*Provided entries:*
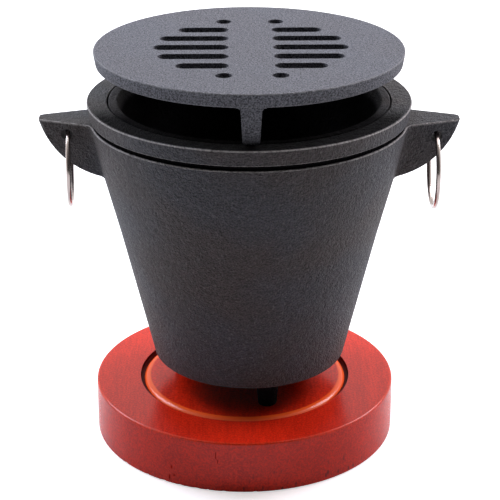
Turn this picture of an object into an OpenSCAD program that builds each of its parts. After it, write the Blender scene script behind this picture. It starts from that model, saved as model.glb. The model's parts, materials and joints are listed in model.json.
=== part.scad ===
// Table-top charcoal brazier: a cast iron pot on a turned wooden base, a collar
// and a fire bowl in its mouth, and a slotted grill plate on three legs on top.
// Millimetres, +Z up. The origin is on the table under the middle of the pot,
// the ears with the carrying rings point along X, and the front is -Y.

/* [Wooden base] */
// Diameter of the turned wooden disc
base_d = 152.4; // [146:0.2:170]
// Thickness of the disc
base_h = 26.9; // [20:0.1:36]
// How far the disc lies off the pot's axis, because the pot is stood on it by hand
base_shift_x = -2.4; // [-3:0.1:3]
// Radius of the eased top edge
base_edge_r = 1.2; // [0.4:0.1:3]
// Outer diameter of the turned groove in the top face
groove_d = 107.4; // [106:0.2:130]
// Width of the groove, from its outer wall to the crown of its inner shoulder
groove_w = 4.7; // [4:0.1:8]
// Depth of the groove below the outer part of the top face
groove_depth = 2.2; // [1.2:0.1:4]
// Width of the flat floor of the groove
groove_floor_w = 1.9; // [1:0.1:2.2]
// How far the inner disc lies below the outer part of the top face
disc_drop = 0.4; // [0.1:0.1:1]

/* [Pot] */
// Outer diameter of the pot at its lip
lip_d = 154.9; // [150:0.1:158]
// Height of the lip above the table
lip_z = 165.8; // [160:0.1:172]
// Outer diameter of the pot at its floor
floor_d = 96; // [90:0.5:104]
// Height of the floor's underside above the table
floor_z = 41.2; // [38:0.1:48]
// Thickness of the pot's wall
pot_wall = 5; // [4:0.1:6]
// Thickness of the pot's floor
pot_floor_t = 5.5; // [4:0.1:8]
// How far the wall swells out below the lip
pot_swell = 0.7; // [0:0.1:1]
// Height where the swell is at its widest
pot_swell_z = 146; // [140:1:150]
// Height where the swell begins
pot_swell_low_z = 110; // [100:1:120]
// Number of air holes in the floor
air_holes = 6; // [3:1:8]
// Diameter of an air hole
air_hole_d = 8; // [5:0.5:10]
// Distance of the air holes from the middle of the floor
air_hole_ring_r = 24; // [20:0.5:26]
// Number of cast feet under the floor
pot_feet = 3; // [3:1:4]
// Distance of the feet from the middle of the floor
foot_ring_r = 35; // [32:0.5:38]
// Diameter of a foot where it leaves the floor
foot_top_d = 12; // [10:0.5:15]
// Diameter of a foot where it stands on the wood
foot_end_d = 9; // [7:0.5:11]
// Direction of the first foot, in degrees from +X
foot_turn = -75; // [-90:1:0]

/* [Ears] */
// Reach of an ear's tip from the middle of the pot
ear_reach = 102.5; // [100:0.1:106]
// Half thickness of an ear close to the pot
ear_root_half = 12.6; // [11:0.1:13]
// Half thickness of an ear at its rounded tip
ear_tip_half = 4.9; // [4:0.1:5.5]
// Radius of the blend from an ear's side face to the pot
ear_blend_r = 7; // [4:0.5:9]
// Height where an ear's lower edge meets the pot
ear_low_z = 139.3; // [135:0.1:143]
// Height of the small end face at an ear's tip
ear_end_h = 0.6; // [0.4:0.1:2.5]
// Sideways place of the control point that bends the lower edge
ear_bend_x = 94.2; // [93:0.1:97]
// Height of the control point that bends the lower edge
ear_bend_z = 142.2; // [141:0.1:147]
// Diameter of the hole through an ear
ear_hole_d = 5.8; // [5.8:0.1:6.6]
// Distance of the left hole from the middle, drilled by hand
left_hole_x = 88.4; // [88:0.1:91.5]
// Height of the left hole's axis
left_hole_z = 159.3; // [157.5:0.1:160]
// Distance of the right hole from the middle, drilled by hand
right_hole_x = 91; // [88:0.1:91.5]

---

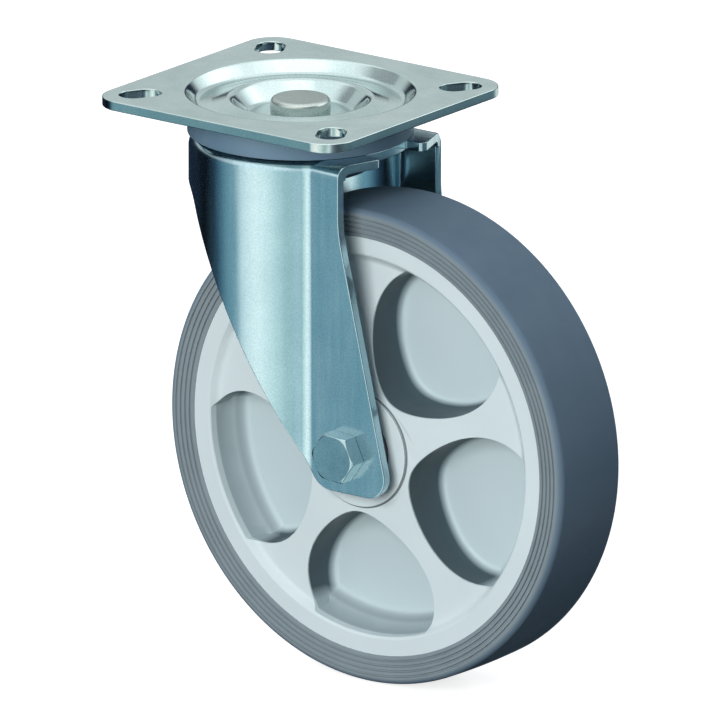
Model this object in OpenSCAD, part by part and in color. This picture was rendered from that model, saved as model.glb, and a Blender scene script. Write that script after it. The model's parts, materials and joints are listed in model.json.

...

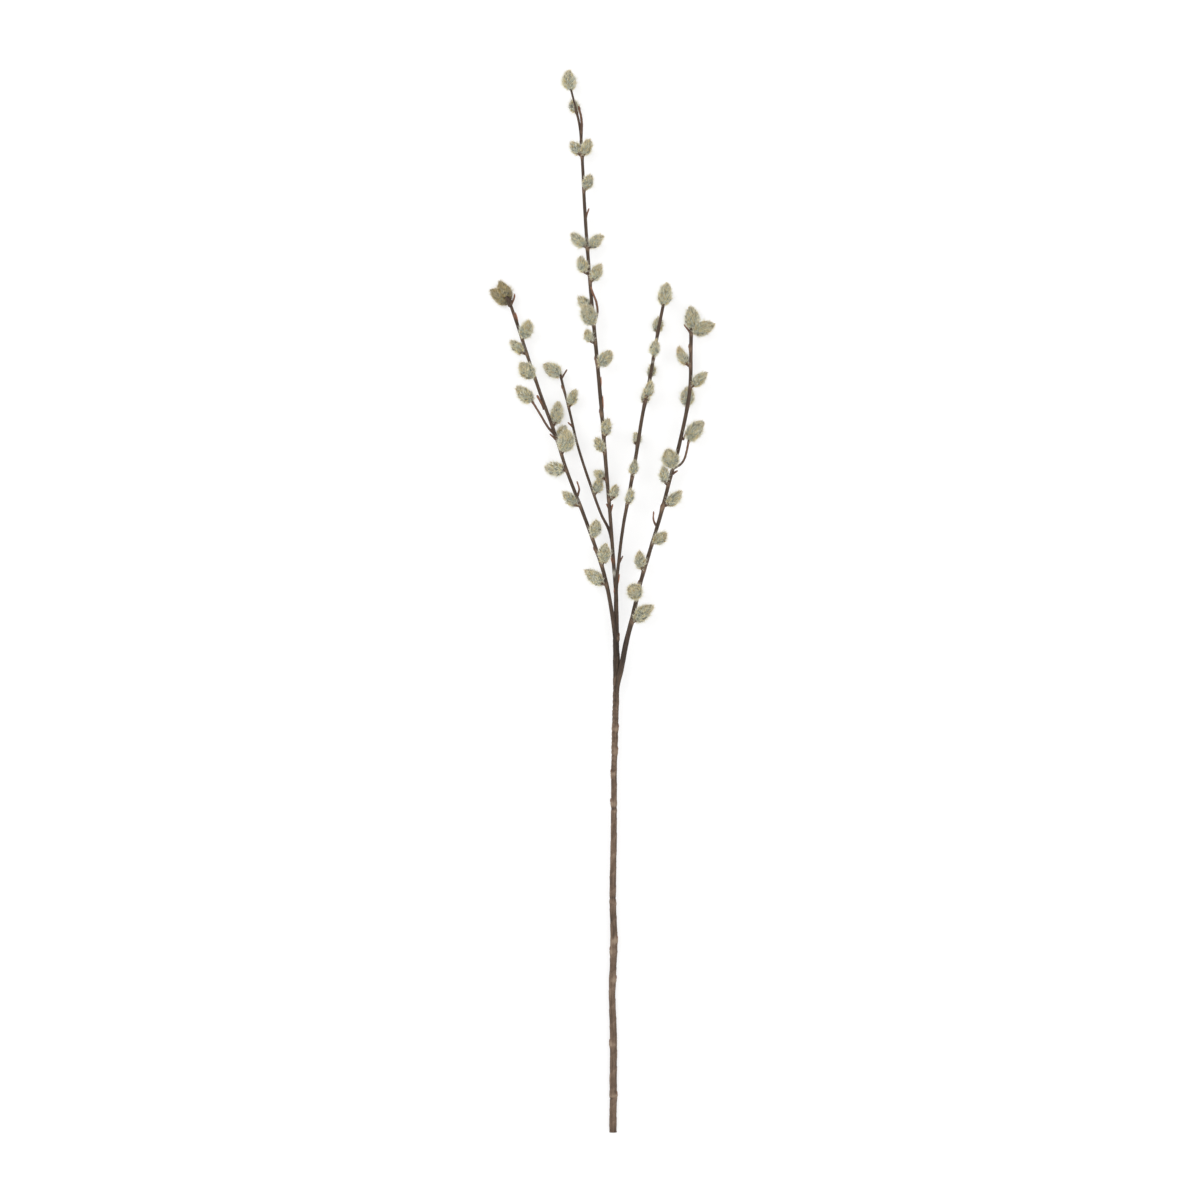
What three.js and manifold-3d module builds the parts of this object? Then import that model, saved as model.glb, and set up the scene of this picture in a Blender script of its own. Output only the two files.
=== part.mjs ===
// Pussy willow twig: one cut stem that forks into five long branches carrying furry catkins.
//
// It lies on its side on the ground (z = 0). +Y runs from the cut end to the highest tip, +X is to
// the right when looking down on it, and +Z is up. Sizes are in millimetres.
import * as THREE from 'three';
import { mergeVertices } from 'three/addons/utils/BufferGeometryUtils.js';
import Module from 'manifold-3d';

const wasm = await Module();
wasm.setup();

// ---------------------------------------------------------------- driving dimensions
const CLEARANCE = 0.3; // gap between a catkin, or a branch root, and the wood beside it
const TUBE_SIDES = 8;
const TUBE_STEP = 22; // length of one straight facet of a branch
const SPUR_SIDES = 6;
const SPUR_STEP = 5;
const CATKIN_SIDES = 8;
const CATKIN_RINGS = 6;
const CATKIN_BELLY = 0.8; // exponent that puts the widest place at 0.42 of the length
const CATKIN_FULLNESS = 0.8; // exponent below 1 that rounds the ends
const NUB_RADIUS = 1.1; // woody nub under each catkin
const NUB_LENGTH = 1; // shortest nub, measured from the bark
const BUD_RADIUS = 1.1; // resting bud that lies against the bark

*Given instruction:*
Print only the run of lines that begins with the line containing "Turn this picture" and ends with the line containing "front is -Y.", both included, exactly as they read.

*Final result:*
Turn this picture of an object into an OpenSCAD program that builds each of its parts. After it, write the Blender scene script behind this picture. It starts from that model, saved as model.glb. The model's parts, materials and joints are listed in model.json.
=== part.scad ===
// Table-top charcoal brazier: a cast iron pot on a turned wooden base, a collar
// and a fire bowl in its mouth, and a slotted grill plate on three legs on top.
// Millimetres, +Z up. The origin is on the table under the middle of the pot,
// the ears with the carrying rings point along X, and the front is -Y.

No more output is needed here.